- From: Julian Reschke <julian.reschke@gmx.de>
- Date: Tue, 06 Apr 2010 23:12:51 +0200
- To: Maciej Stachowiak <mjs@apple.com>
- CC: "public-html@w3.org WG" <public-html@w3.org>
Hi,
below is a change proposal for this issue.
Note that an obvious alternative to fixing the algorithm would be to 
remove the section completely.
Best regards,
Julian
-- snip --
SUMMARY
The HTML5 spec contains an algorithm for producing an Atom (RFC4287) 

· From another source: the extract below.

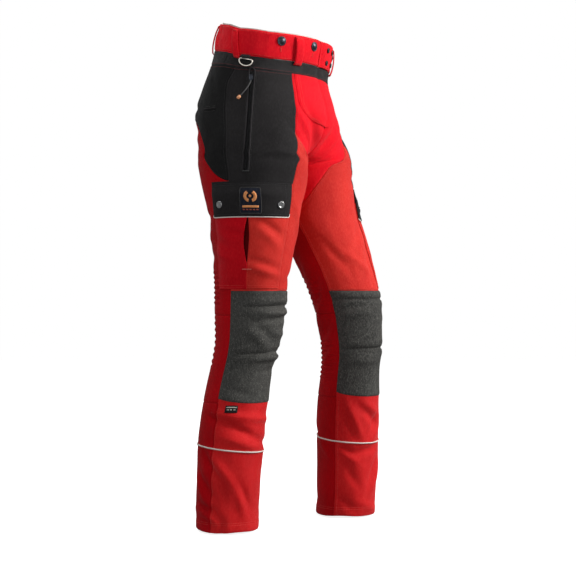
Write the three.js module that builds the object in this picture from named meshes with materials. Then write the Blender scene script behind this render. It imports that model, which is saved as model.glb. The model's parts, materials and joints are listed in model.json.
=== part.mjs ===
// Protective work trousers with cargo pockets, in millimetres: +Z up, the wearer's front towards -Y and the
// wearer's right towards -X. The origin is the middle of the waist opening, level with the band's top edge
// at the hips. Every cloth piece is a closed shell on one smooth skin, and each seam keeps a small gap.
import * as THREE from 'three';

// ---- Driving dimensions -------------------------------------------------------------------------------
const waistWidth = 320; // across the wearer, at the top of the band
const waistDepth = 214;
const hipWidth = 394;
const hipDepth = 294;
const rise = 270; // waist opening to crotch
const inseam = 762; // crotch to hem
const kneeHeight = 382; // knee line above the hem
const kneeWidth = 134;
const hemWidth = 130;
const footSpread = 294; // between the middles of the two hems
const backLift = 38; // how far the band rises at the back
const frontDip = 8;
const bandHeight = 55;
const yokeHeight = 26;
const clothThickness = 2.4;
const padThickness = 4.6; // the cut-resistant layers inside each thigh
const padDepth = 1.7; // from the cloth's inner face to the pad
const seamGap = 1; // between two cloth pieces, edge to edge
const layerGap = 0.4; // between two cloth layers, face to face
const sewnGap = 0.3; // between the cloth and a piece sewn or pressed onto it
const kneePatchHeight = 230;
const kneePatchTop = 112; // knee line to the patch's top edge
const pocketHeight = 190;
const pocketBulge = 10;
const pocketLift = 1.2; // sewn edges over the thigh's curve
const flapHeight = 71;
const flapTop = 316; // below the waist opening
const loopWidth = 18;
const loopStandOff = 8;
const loopHeight = 52;
const webbing = 1.8;
const braceButtonDiameter = 20;
const braceButtonHeight = 4;
const tabStudDiameter = 11;
const flapStudDiameter = 16;
const studHeight = 2.6;
const ringWidth = 31;
const ringDrop = 17;
const ringWire = 3;
const ringTabWidth = 18;
const zipTop = 94; // below the waist opening
const zipBottom = 286;
const zipWidth = 13;
const zipTape = 1.4;
const zipLift = 1.3; // tape over the softly curved side panel
const sliderWidth = 8;
const sliderLength = 12;
const sliderHeight = 2.6;
const pullerLength = 46;
const pullerCord = 2.4;
const pullerSlant = 28; // degrees from straight down, towards the back
const sliderSlack = 0.5; // over the tape, all along its run
const pullerRoot = 0.6; // from the slider's lower edge to the puller
const beadDiameter = 7;
const patchWidth = 41;
const patchHeight = 53;
const labelWidth = 25;
const labelHeight = 14;
const pipingDiameter = 3;
const pipingHeight = 162; // reflective line above the hem
const waistTabRoot = 3; // degrees from the front centre, towards the wearer's right
const waistTabEnd = 24; // degrees past the front centre, towards the wearer's left

const crotchZ = -rise;
const hemZ = -rise - inseam;
const kneeZ = hemZ + kneeHeight;
const yokeZ = -bandHeight - yokeHeight;
const kneeTopZ = kneeZ + kneePatchTop;
const kneeBottomZ = kneeTopZ - kneePatchHeight;
const SIDES = { right: -1, left: 1 };

// ---- Small maths ---------------------------------------------------------------------------------------
const { clamp, lerp, smoothstep, degToRad } = THREE.MathUtils;

// A smooth curve through [x, y] points given in falling order of x, as heights going down a garment are.
function curve(points) {
  const slopes = points.map((point, i) => {
    const before = points[Math.max(i - 1, 0)];
    const after = points[Math.min(i + 1, points.length - 1)];
    return (after[1] - before[1]) / (after[0] - before[0]);
  });
  return (x) => {
    if (x >= points[0][0]) return points[0][1];
    const i = points.findIndex((point) => x >= point[0]);
    if (i < 0) return points[points.length - 1][1];
    const [x0, y0] = points[i - 1];
    const [x1, y1] = points[i];
    const span = x1 - x0;
    const t = (x - x0) / span;
    const bend = (2 * t ** 3 - 3 * t ** 2 + 1) * y0 + (3 * t ** 2 - 2 * t ** 3) * y1;
    return bend + ((t ** 3 - 2 * t ** 2 + t) * slopes[i - 1] + (t ** 3 - t ** 2) * slopes[i]) * span;
  };
}

// ---- The skin: the outside of the cloth ---------------------------------------------------------------
// Down one leg: height, middle of the leg from the wearer's middle, half width, half depth, and the
// middle's front-back place in the right leg, which stands, and in the left, which steps forward.
const thighAt = (share) => lerp(crotchZ, kneeZ, share);
const shankAt = (share) => lerp(kneeZ, hemZ, share);
const kneeOut = 122; // knee's middle from the wearer's middle
const outAt = (share) => lerp(hipWidth / 4 + 2, kneeOut, share);
const halfWidthAt = (share) => lerp(hipWidth / 4 - 0.5, kneeWidth / 2, share);
const legStations = [
  [crotchZ, hipWidth / 4 + 2, hipWidth / 4 - 0.5, 122, 10, -5],
  [thighAt(0.1), hipWidth / 4 + 2, hipWidth / 4 - 1, 113, 8, -17],
  [thighAt(0.28), hipWidth / 4 + 4, hipWidth / 4 - 4, 97, 4, -38],
  [thighAt(0.42), outAt(0.3), halfWidthAt(0.39), 89, 4, -63],
  [thighAt(0.6), outAt(0.53), halfWidthAt(0.61), 79, 6, -92],
  [thighAt(0.79), outAt(0.72), halfWidthAt(0.8), 74, 9, -114],
  [kneeZ, kneeOut, kneeWidth / 2, kneeWidth / 2 - 1, 13, -121],
  [shankAt(0.15), 127, kneeWidth / 2 - 3, kneeWidth / 2 - 4, 26, -116],
  [shankAt(0.3), 132, hemWidth / 2 + 2, hemWidth / 2 + 2, 34, -111],
  [shankAt(0.51), 138, hemWidth / 2 + 4, hemWidth / 2 + 4, 41, -106],
  [shankAt(0.72), footSpread / 2 - 4, hemWidth / 2 + 2, hemWidth / 2 + 2, 45, -104],
  [hemZ, footSpread / 2, hemWidth / 2, hemWidth / 2, 46, -97],
];
const legOut = curve(legStations.map((row) => [row[0], row[1]]));
const legHalfWidth = curve(legStations.map((row) => [row[0], row[2]]));
const legHalfDepth = curve(legStations.map((row) => [row[0], row[3]]));
const legY = {
  right: curve(legStations.map((row) => [row[0], row[4]])),
  left: curve(legStations.map((row) => [row[0], row[5]])),
};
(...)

feed document from an HTML page.
The definition both relaxes a MUST-level requirement from RFC4287, but 
also adds a needless restriction.
Also, it's not clear *at all* whether this is a feature that people 
really want, and if they do, whether it needs to be part of HTML5. Given 
the fact that it's non-trivial to generate a valid Atom feed from HTML, 
but the reverse *is* trivial, we should also consider removing this 
feature altogether (I'd be happy to write a 2nd change proposal if 
people want to see that as well).
RATIONALE
Instructions to derive a secondary format from HTML documents shouldn't 
be misleading, and also should make clear which conditions need to be 
met to produce valid documents.
DETAILS
There are two problems, both with the following step (4.15.1, step 15.9 
as of April 6):
"Otherwise
     Let id be a user-agent-defined undereferenceable yet globally 
unique valid absolute URL. The same absolute URL should be generated for 
each run of this algorithm when given the same input. Let has-alternate 
be false."
Problem #1: RFC 4287 does not require the ID to be undereferenceable. 

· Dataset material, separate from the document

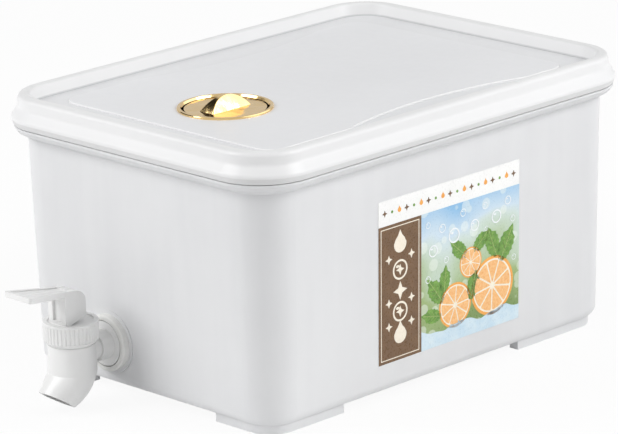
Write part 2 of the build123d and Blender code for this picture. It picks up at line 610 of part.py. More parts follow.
def valve_plug():
    """Soft plug on the stem's end that closes the seat."""
    foot_z = SEAT_Z + PLUG_DISC_HEIGHT - STEM_TIP_DEPTH / 2
    plug = tube(PLUG_DISC_RADIUS, 0, SEAT_Z, SEAT_Z + PLUG_DISC_HEIGHT)
    plug += tube(PLUG_HUB_RADIUS, 0, SEAT_Z, SEAT_Z + PLUG_HUB_HEIGHT)
    plug += loft([Pos(0, 0, SEAT_Z) * Circle(PLUG_NOSE_RADIUS),
                  Pos(0, 0, SEAT_Z - PLUG_NOSE_DEPTH) * Circle(PLUG_NOSE_TIP_RADIUS)])
    plug -= tube(STEM_RADIUS + PLUG_HOLE_FIT, 0, foot_z, SEAT_Z + PLUG_HUB_HEIGHT + OVER)
    return Pos(TAP_X, BARREL_Y, 0) * plug


def valve_spring():
    """Return spring between the plug and the bonnet, round the guide sleeve."""
    low = SEAT_Z + PLUG_DISC_HEIGHT + SPRING_END_GAP + SPRING_WIRE_RADIUS
    high = BONNET_UNDER_Z - SPRING_END_GAP - SPRING_WIRE_RADIUS
    coil = Helix(pitch=(high - low) / SPRING_TURNS, height=high - low, radius=SPRING_RADIUS)
    wire_face = Plane(origin=coil @ 0, z_dir=coil % 0) * Circle(SPRING_WIRE_RADIUS)
    return Pos(TAP_X, BARREL_Y, low) * sweep(wire_face, path=coil)


def lever_profile():
    """Side view of the lever: (distance behind the stem, height) points from tip to heel."""
    slope = (PADDLE_TIP_TOP_Z - PADDLE_ROOT_TOP_Z) / PADDLE_REACH
    front_top = PADDLE_ROOT_TOP_Z + slope * HUB_FRONT
    back_top = PADDLE_ROOT_TOP_Z - slope * HUB_BACK
    points = (
        (-PADDLE_REACH, PADDLE_TIP_TOP_Z),
        (HUB_BACK, back_top),
        (HUB_BACK, BONNET_FLOOR_Z + HEEL_SLANT_RISE),
        (-HUB_FRONT + HEEL_FLAT, BONNET_FLOOR_Z),
        (-HUB_FRONT, BONNET_FLOOR_Z),
        (-HUB_FRONT, front_top - PADDLE_THICKNESS),
        (-PADDLE_REACH, PADDLE_TIP_TOP_Z - PADDLE_THICKNESS),
    )
    face = make_face(Polyline(*[(0, y, z) for y, z in points], close=True))
    corner = face.vertices().sort_by_distance((0, HUB_BACK, back_top))[0]
    return fillet(corner, HUB_BACK_RADIUS)


def lever_plan(inset):
    """Plan view of the lever: the paddle narrows to the hub."""
    tip = PADDLE_TIP_HALF_WIDTH - inset
    hub = HUB_HALF_WIDTH - inset
    face = make_face(Polyline((-tip, -PADDLE_REACH + inset), (-hub, -HUB_FRONT), (-hub, HUB_BACK - inset),
                              (hub, HUB_BACK - inset), (hub, -HUB_FRONT), (tip, -PADDLE_REACH + inset),
                              close=True))
    tips = face.vertices().group_by(Axis.Y)[0]
    return fillet(tips, PADDLE_CORNER_RADIUS)


def tap_lever():
    """Paddle and hub in one, with a sunk top, a pocket for the stem and sockets for the cross pin."""
    low_z = BONNET_FLOOR_Z - OVER
    height = PADDLE_TIP_TOP_Z - low_z + OVER
    side = extrude(lever_profile(), 2 * PADDLE_TIP_HALF_WIDTH, both=True)
    lever = side & (Pos(0, 0, low_z) * extrude(lever_plan(0), height))
    sink = (Pos(0, 0, PADDLE_SINK) * side) - side
    sink = Pos(0, 0, -PADDLE_SINK) * sink
    reach = PADDLE_REACH - HUB_FRONT / 2
    across = 4 * PADDLE_TIP_HALF_WIDTH
    window = Pos(0, -PADDLE_REACH + reach / 2, low_z + height / 2) * Box(across, reach, height)
    panel = Pos(0, 0, low_z) * extrude(lever_plan(PADDLE_BORDER), height)
    above_z = PADDLE_ROOT_TOP_Z - PADDLE_SINK * 2
    upper = Pos(0, -PADDLE_REACH / 2, above_z + height / 2) * Box(across, 2 * PADDLE_REACH, height)
    lever -= sink & panel & window & upper
    pocket_low = BONNET_FLOOR_Z - OVER
    pocket_high = PIN_Z + POCKET_RISE
    pocket = Pos(0, (POCKET_BACK - POCKET_FRONT) / 2, (pocket_low + pocket_high) / 2)
    lever -= pocket * Box(2 * POCKET_HALF_WIDTH, POCKET_BACK + POCKET_FRONT, pocket_high - pocket_low)
    groove_height = FACE_GROOVE_HIGH - FACE_GROOVE_LOW
    groove = Pos(0, -HUB_FRONT, BONNET_FLOOR_Z + FACE_GROOVE_LOW + groove_height / 2)
    lever -= groove * Box(2 * FACE_GROOVE_HALF_WIDTH, 2 * FACE_GROOVE_DEPTH, groove_height)
    half_hole = PIN_HALF_LENGTH + PIN_END_GAP
    hole = Plane.YZ.offset(-half_hole) * extrude(Circle(PIN_RADIUS + PIN_LEVER_FIT), 2 * half_hole)
    lever -= Pos(0, 0, PIN_Z) * hole
    return Pos(TAP_X, BARREL_Y, 0) * lever


def lever_pin():
    """Cross pin through the stem's eye, its ends in blind sockets inside the lever."""
    pin = Plane.YZ.offset(-PIN_HALF_LENGTH) * extrude(Circle(PIN_RADIUS), 2 * PIN_HALF_LENGTH)
    return Pos(TAP_X, BARREL_Y, PIN_Z) * pin


MAKERS = (tub, side_label, lid, lid_seal, cap_cover, cap_plug, cap_o_ring, tap_body, outer_washer,
          inner_washer, lock_nut, tap_bonnet, bonnet_gasket, stem_seal, valve_stem, valve_plug,
          valve_spring, tap_lever, lever_pin)

pieces = {make.__name__: make() for make in MAKERS}

# The origin goes under the middle of the whole jug, between the lever's tip and the back of the lid
boxes = [piece.bounding_box() for piece in pieces.values()]
front_y = min(box.min.Y for box in boxes)
back_y = max(box.max.Y for box in boxes)
centre_shift = Pos(0, -(front_y + back_y) / 2, 0)

os.makedirs("parts", exist_ok=True)
for name, piece in pieces.items():
    placed = centre_shift * piece
    export_step(placed, os.path.join("parts", name + ".step"))
    box = placed.bounding_box()
    print(f"{name:14s} {len(placed.solids())} solid  volume {placed.volume:9.1f}"
          f"  low {box.min.X:7.2f} {box.min.Y:7.2f} {box.min.Z:6.2f}"
          f"  high {box.max.X:7.2f} {box.max.Y:7.2f} {box.max.Z:6.2f}")
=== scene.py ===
import math

import bmesh
import bpy
from mathutils import Matrix, Vector


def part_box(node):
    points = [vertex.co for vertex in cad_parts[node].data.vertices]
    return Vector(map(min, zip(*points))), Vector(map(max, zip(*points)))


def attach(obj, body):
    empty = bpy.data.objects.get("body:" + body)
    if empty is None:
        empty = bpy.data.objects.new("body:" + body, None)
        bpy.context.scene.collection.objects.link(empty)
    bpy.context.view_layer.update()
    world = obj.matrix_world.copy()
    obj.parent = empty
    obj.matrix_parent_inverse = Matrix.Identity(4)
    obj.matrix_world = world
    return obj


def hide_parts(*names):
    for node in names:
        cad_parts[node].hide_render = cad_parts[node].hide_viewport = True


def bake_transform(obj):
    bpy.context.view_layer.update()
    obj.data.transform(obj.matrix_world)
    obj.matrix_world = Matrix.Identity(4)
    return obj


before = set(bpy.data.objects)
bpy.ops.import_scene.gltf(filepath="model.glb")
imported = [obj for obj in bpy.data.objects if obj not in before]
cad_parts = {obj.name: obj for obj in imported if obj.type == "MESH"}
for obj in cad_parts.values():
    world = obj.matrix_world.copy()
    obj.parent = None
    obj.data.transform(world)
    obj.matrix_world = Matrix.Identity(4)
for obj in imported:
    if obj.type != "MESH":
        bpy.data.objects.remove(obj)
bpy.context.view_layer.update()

MM = 0.001

# The tub's middle along Y: the camera and the lamps are placed from it
TUB_LOW, TUB_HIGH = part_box("tub")
TUB_MID_Y = (TUB_LOW[1] + TUB_HIGH[1]) / 2

# The label's film, which the print lies on
LABEL_LOW, LABEL_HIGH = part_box("side_label")


# The photograph's camera

# Its eye, with Y counted from the tub's middle
CAMERA_EYE = (1.48500, -1.47232, 0.69756)
CAMERA_AZIMUTH = math.radians(45.408)
CAMERA_ELEVATION = math.radians(16.649)
CAMERA_ROLL = math.radians(-1.578)
CAMERA_LENS_MM = 234.07
SENSOR_MM = 36.0
CLIP_NEAR = 0.05
CLIP_FAR = 20


def place_camera():
    """The photograph's point of view."""
    a, e, roll = CAMERA_AZIMUTH, CAMERA_ELEVATION, CAMERA_ROLL
    back = Vector((math.sin(a) * math.cos(e), -math.cos(a) * math.cos(e), math.sin(e)))
    right = Vector((math.cos(a), math.sin(a), 0))
    up = Vector((-math.sin(a) * math.sin(e), math.cos(a) * math.sin(e), math.cos(e)))
    side = right * math.cos(roll) + up * math.sin(roll)
    top = up * math.cos(roll) - right * math.sin(roll)
    data = bpy.data.cameras.new("view_of_jug")
    data.lens = CAMERA_LENS_MM
    data.sensor_width = SENSOR_MM
    data.clip_start = CLIP_NEAR
    data.clip_end = CLIP_FAR
    camera = bpy.data.objects.new("view_of_jug", data)
    bpy.context.collection.objects.link(camera)
    matrix = Matrix((side, top, back)).transposed().to_4x4()
    matrix.translation = Vector(CAMERA_EYE) + Vector((0, TUB_MID_Y, 0))
    camera.matrix_world = matrix
    bpy.context.scene.camera = camera


# Helpers for materials and light

# Noise seldom leaves this range, so its tones are spread from here to there
NOISE_LOW = 0.3
NOISE_HIGH = 0.7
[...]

This was a conscious decision of the IETF AtomPub WG. There's absolutely 
no point in adding this requirement, except for the spec author's 
distaste for URIs that are both dereferenceable *and* act as a globally 
unique and stable identifier.
Note from 
<http://greenbytes.de/tech/webdav/rfc4287.html#rfc.section.4.2.6.p.2>:
"...Though the IRI might use a dereferencable scheme, Atom Processors 
MUST NOT assume it can be dereferenced."
Problem #2: RFC 4287 makes it a MUST-level requirement to generate the 
same ID every time the feed is regenerated:
 From <http://greenbytes.de/tech/webdav/rfc4287.html#rfc.section.4.2.6.p.3>:
"When an Atom Document is relocated, migrated, syndicated, republished, 
exported, or imported, the content of its atom:id element MUST NOT 
change. Put another way, an atom:id element pertains to all 
instantiations of a particular Atom entry or feed; revisions retain the 
same content in their atom:id elements. It is suggested that the atom:id 
element be stored along with the associated resource."

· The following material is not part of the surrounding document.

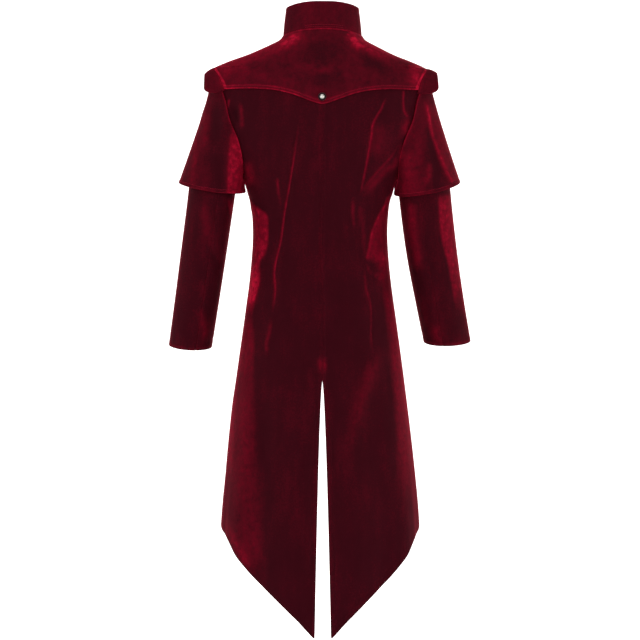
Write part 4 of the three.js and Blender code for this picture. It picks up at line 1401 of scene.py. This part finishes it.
def studTilt(height):  # how much the front leans there: its rise over a short height
    span = stud["tiltSpan"]
    low, high = (bodyPoint(np.array(180.0), np.array(height + up))[1] for up in (-span, span))
    return (high - low) / (2 * span)


# A turned stud: the profile carried round the axis. The dome is a quarter of an ellipse.
def makeStud(node):
    low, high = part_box(node)
    centre = (np.array(low) + np.array(high)) / 2 / metres
    behind = centre[1] > 0
    outward = unit(np.array([0, 1, stud["backTilt"]] if behind else [0, -1, studTilt(centre[2])]))
    foot = centre - outward * stud["sunk"]
    side = np.array([1.0, 0, 0])
    up = np.cross(outward, side)
    angle = np.linspace(0, math.pi / 2, stud["domeSteps"] + 1)[:-1]
    rise = stud["domeRise"]
    dome = [(stud["domeRadius"] * math.cos(a), stud["domeFoot"] + rise * math.sin(a)) for a in angle]
    profile = np.array(stud["profile"][1:] + dome, float)
    count = stud["segments"]
    turn = np.arange(count) * 2 * math.pi / count
    ring = np.cos(turn)[:, None] * side + np.sin(turn)[:, None] * up
    rings = foot + profile[:, 0, None, None] * ring[None] + profile[:, 1, None, None] * outward
    vertices = rings.reshape(-1, 3).tolist()
    index = np.arange(len(vertices)).reshape(len(profile), count)
    following = np.roll(index, -1, axis=1)
    quads = gridQuads(index, True).tolist()
    bottom, top = len(vertices), len(vertices) + 1
    vertices.append((foot + outward * stud["profile"][0][1]).tolist())
    vertices.append((foot + outward * (stud["domeFoot"] + stud["domeRise"])).tolist())
    fans = [(bottom, int(b), int(a)) for a, b in zip(index[0], following[0])]
    fans += [(top, int(a), int(b)) for a, b in zip(index[-1], following[-1])]
    piece = makeMesh(f"{node}_metal", vertices, quads + fans, domeMetal)
    # the rim and its groove take the dark rim colour, which also paints the shade round the stud
    piece.data.materials.append(rimMetalAndShade)
    slots = np.zeros(len(piece.data.polygons), dtype=np.int32)
    slots[:(len(stud["profile"]) - 1) * count] = 1
    slots[len(quads):len(quads) + count] = 1
    piece.data.polygons.foreach_set("material_index", slots)
    finishPiece(piece, "stud_metal", node)


makeYoke()
makeCollar()
for side, sign in (("left", 1), ("right", -1)):
    makeBack(side, sign)
    makeHalfSleeve(side, sign)
    makeWing(side, sign)
    makeFront(side, sign)
    makeSleeve(side, sign)
print("cloth made")
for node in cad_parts:
    if node == "back_stud" or node.startswith("front_button"):
        makeStud(node)
print("studs made")

studio = {
    "floor": -1.5,
    "floorRadius": 6,
    "curve": 2.2,
    "wallHeight": 5,
    "shade": (0.93, 0.93, 0.93),
    "glow": 0.55,
    "world": 0.6,
    "cameraDistance": 4.0,
    "cameraTurn": 2.2,
    "aim": (0.0004, 0, -0.592),
    "lens": 107.1,
}


# A floor that curves up into a wall all round: a profile of radius and height carried round the middle
def makeFloor():
    bend = np.linspace(0, math.pi / 2, 17)
    radius = np.concatenate([[0.001], studio["floorRadius"] + studio["curve"] * np.sin(bend)])
    height = np.concatenate([[0], studio["curve"] * (1 - np.cos(bend))])
    radius = np.append(radius, radius[-1])
    height = np.append(height, studio["wallHeight"])
    turn = np.linspace(0, 2 * math.pi, 73)[:-1]
    x = radius[:, None] * np.cos(turn)
    y = radius[:, None] * np.sin(turn)
    z = np.broadcast_to(height[:, None] + studio["floor"], x.shape)
    vertices = np.stack([x, y, z], -1).reshape(-1, 3) / metres
    index = np.arange(len(vertices)).reshape(len(radius), len(turn))
    faces = gridQuads(index, True)[:, ::-1].tolist()
    material, _, _, shader = newMaterial("studio_floor")
    shader.inputs["Base Color"].default_value = (*studio["shade"], 1)
    shader.inputs["Roughness"].default_value = 0.9
    shader.inputs["Emission Color"].default_value = (1, 1, 1, 1)
    shader.inputs["Emission Strength"].default_value = studio["glow"]
    makeMesh("studio_floor", vertices, faces, material)


def makeLight(name, place, target, size, power):  # a rectangle of light, turned to its target
    data = bpy.data.lights.new(name, "AREA")
    data.shape = "RECTANGLE"
    data.size, data.size_y = size
    data.energy = power
    light = bpy.data.objects.new(name, data)
    bpy.context.collection.objects.link(light)
    aim(light, place, target)


def aim(thing, place, target):  # the way from place to target becomes the thing's own -Z
    thing.location = place
    thing.rotation_euler = (Vector(target) - Vector(place)).to_track_quat("-Z", "Y").to_euler()


def makeCamera():  # level with its aim, at the coat's back, turned a little round it
    data = bpy.data.cameras.new("camera")
    data.lens = studio["lens"]
    data.sensor_width = 36
    camera = bpy.data.objects.new("camera", data)
    bpy.context.collection.objects.link(camera)
    turn = math.radians(studio["cameraTurn"])
    x, y, z = studio["aim"]
    distance = studio["cameraDistance"]
    aim(camera, (x + distance * math.sin(turn), y + distance * math.cos(turn), z), (x, y, z))
    bpy.context.scene.camera = camera


makeFloor()
makeCamera()
lamps = [
    ("key", (1.8, 3.2, 1.4), (0, 0, -0.5), (1.8, 1.8), 55),
    ("fill", (-2.4, 3.0, 0.4), (0, 0, -0.6), (1.6, 2.2), 34),
    ("edge_left", (2.9, -0.3, -0.3), (0, 0, -0.6), (0.9, 2.4), 30),
    ("edge_right", (-2.9, -0.3, -0.3), (0, 0, -0.6), (0.9, 2.4), 36),
    ("top", (0, 0.4, 2.6), (0, 0, -0.1), (1.6, 1.6), 40),
    ("front_key", (-1.6, -3.2, 1.2), (0, 0, -0.5), (1.8, 1.8), 45),
]
for lamp in lamps:
    makeLight(*lamp)
world = bpy.data.worlds.new("studio")
bpy.context.scene.world = world
world.use_nodes = True
world.node_tree.nodes["Background"].inputs["Color"].default_value = (1, 1, 1, 1)
world.node_tree.nodes["Background"].inputs["Strength"].default_value = studio["world"]
bpy.context.scene.view_settings.view_transform = "Standard"
print("studio made")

HTML5 relaxes this to a should-level requirement.
I do agree that generating valid Atom feeds from HTML *is* hard, but 
violating a MUST-level requirement from the Atom spec is not acceptable.
Proposed changes:
For issue #1:
Leave out "undereferencable", changing the sentence to:
"Let id be a user-agent-defined yet globally unique valid absolute URL."
For issue #2:
Change
"The same absolute URL should be generated for each run of this 
algorithm when given the same input."
to
"The same absolute URL must be generated for each run of this algorithm 
when given the same input. If this requirement can not be fulfilled, 
then generating a valid Atom feed is not possible and this algorithm 
should be aborted."
IMPACT
1. Positive Effects
Consistency between the applicable specs. Also, authors are correctly 
informed about what it takes to generate proper Atom feeds.
2. Negative Effects
None.
3. Conformance Classes Changes
Atom feed generators are actually required to generate valid Atom 
documents (with respect to atom:id).
4. Risks
None.
REFERENCES
Inline.
Received on Tuesday, 6 April 2010 21:13:27 UTC